Exercise directions: Copy all lines holding the word "update" from the entries.
** Start of Extracted information **
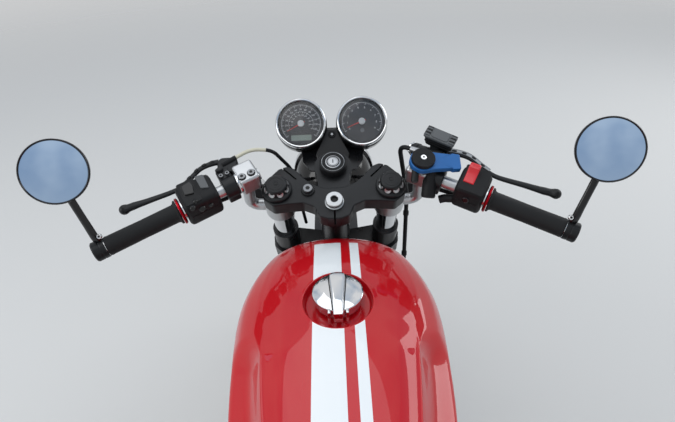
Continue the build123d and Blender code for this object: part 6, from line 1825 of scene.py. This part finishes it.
** End of Extracted information **
** Start of Extracted information **
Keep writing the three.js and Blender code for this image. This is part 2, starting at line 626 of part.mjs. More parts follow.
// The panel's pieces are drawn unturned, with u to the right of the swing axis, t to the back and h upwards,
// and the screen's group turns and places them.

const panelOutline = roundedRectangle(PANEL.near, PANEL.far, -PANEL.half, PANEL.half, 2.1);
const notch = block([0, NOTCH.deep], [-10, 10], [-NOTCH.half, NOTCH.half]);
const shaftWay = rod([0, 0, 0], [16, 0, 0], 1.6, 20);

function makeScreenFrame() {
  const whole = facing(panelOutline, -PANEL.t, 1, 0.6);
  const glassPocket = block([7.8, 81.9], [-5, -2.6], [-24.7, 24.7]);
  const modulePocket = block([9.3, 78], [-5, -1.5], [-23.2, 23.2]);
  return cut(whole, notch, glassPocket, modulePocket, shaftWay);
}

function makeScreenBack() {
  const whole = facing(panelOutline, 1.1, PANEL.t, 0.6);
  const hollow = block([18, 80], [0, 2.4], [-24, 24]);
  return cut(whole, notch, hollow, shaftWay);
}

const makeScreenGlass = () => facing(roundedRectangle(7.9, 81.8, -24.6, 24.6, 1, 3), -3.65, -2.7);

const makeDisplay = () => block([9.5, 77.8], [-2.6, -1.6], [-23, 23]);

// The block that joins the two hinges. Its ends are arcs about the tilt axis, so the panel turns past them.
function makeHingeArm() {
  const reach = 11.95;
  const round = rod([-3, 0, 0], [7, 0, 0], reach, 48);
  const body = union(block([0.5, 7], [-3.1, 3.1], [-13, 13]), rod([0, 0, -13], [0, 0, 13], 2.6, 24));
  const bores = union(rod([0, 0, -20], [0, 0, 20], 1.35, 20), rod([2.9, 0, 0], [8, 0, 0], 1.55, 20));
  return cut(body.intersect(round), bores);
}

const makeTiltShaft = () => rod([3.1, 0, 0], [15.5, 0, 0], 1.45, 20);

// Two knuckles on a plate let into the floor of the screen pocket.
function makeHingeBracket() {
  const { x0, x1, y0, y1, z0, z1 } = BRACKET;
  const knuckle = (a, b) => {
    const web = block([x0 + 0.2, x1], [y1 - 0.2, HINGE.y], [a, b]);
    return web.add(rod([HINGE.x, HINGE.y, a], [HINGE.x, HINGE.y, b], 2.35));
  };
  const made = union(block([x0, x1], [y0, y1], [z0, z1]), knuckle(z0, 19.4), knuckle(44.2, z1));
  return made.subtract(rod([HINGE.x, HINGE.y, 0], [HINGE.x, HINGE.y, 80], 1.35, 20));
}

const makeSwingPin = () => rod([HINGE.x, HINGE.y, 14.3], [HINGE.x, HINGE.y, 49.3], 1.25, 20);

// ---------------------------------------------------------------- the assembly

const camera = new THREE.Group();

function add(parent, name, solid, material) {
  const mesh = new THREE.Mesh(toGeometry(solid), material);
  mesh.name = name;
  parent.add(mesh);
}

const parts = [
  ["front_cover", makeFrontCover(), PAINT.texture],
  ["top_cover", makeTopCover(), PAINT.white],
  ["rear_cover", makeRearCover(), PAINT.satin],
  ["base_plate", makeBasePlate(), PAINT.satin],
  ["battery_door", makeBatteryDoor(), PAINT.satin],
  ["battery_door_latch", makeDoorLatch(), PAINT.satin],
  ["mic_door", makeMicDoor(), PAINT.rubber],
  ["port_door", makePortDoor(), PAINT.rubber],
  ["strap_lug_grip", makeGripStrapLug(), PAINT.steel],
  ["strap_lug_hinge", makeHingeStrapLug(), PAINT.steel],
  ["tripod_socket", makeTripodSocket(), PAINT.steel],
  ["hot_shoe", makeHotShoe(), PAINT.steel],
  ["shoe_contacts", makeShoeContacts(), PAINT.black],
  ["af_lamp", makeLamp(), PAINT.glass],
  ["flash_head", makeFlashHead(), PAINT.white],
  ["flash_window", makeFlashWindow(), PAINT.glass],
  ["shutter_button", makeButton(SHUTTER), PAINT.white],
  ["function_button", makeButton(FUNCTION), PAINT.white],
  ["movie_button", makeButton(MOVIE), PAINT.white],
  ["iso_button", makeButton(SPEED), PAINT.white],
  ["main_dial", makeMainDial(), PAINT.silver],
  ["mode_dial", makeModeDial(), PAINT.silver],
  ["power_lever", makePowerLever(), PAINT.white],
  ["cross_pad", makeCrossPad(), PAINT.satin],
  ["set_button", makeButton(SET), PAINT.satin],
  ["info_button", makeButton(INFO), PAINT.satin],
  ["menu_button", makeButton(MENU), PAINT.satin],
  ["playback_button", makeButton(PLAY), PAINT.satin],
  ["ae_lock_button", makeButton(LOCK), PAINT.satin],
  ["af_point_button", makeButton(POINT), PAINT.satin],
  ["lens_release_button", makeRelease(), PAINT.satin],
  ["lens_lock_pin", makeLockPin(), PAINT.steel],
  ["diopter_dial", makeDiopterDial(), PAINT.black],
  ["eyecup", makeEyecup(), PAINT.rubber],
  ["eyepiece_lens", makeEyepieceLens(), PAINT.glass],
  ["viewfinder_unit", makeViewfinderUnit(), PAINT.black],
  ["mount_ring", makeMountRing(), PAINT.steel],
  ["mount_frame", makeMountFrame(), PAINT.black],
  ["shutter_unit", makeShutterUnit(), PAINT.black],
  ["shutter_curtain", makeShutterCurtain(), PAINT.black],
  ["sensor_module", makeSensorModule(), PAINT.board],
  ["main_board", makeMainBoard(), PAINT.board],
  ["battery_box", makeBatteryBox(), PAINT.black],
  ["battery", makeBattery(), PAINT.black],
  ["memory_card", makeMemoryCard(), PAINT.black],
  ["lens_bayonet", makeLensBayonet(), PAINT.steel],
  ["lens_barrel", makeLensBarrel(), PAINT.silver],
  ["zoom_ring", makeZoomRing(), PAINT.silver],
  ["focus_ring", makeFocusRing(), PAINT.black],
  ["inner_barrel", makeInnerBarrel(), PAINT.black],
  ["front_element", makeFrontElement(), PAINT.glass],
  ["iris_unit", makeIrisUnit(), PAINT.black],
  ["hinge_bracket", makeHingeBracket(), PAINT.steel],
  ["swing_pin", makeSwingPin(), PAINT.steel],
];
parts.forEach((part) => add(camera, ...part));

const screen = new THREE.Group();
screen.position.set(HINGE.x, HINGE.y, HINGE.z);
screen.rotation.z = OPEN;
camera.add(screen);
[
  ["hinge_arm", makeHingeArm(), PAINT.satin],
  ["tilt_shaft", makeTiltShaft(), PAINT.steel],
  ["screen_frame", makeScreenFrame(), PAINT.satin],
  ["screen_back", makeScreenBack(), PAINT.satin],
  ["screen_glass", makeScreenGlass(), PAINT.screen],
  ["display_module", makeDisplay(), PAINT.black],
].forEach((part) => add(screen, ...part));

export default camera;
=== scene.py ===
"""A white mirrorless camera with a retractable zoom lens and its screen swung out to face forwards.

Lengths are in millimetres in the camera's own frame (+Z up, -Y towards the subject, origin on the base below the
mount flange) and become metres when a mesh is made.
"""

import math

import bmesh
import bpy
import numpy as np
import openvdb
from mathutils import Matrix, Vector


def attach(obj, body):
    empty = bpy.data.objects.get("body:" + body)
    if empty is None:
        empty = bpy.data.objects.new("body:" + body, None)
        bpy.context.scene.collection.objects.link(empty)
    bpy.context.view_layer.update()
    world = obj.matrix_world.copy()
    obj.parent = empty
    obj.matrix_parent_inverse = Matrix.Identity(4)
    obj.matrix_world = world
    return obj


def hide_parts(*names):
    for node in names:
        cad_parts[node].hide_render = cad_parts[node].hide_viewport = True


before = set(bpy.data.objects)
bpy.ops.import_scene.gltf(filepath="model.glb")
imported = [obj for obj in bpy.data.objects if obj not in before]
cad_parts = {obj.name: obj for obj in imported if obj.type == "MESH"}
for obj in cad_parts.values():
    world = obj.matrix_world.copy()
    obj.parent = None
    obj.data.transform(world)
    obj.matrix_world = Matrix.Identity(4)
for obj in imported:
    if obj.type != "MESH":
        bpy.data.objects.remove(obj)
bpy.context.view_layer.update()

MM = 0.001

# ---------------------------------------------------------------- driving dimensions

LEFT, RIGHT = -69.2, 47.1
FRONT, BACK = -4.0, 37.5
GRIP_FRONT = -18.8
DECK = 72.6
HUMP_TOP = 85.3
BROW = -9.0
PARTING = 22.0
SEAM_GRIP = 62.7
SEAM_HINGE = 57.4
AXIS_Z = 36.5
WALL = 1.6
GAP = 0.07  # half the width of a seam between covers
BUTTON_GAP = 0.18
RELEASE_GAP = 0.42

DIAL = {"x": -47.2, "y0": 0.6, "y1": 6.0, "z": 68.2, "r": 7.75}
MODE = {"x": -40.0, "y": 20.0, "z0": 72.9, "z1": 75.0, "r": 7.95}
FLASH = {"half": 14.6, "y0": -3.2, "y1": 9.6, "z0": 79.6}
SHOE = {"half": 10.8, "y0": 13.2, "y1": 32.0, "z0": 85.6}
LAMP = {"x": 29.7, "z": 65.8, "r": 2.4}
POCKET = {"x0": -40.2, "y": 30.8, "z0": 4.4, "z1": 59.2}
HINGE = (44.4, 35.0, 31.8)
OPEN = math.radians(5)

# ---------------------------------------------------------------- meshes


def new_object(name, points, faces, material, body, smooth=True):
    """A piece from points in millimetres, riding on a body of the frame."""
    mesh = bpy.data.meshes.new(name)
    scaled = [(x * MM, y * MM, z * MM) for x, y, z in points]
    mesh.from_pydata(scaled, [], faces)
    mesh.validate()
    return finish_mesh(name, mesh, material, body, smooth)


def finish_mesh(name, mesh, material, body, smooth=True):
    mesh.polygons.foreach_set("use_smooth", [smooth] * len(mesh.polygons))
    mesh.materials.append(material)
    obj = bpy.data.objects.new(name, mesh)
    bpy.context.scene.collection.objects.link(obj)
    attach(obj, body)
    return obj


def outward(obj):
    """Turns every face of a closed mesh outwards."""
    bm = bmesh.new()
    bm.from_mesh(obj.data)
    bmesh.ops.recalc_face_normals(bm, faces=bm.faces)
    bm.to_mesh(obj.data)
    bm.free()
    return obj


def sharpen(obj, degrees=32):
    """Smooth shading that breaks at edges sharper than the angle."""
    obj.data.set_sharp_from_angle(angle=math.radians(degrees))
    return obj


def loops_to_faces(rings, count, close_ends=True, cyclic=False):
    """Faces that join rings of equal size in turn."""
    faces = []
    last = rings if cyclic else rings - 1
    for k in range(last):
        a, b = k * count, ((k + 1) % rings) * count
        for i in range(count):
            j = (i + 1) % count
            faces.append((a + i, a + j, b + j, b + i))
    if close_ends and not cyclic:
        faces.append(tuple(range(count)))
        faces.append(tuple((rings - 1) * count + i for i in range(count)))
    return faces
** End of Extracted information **
Output below:
    bpy.context.view_layer.update()
bpy.context.view_layer.update()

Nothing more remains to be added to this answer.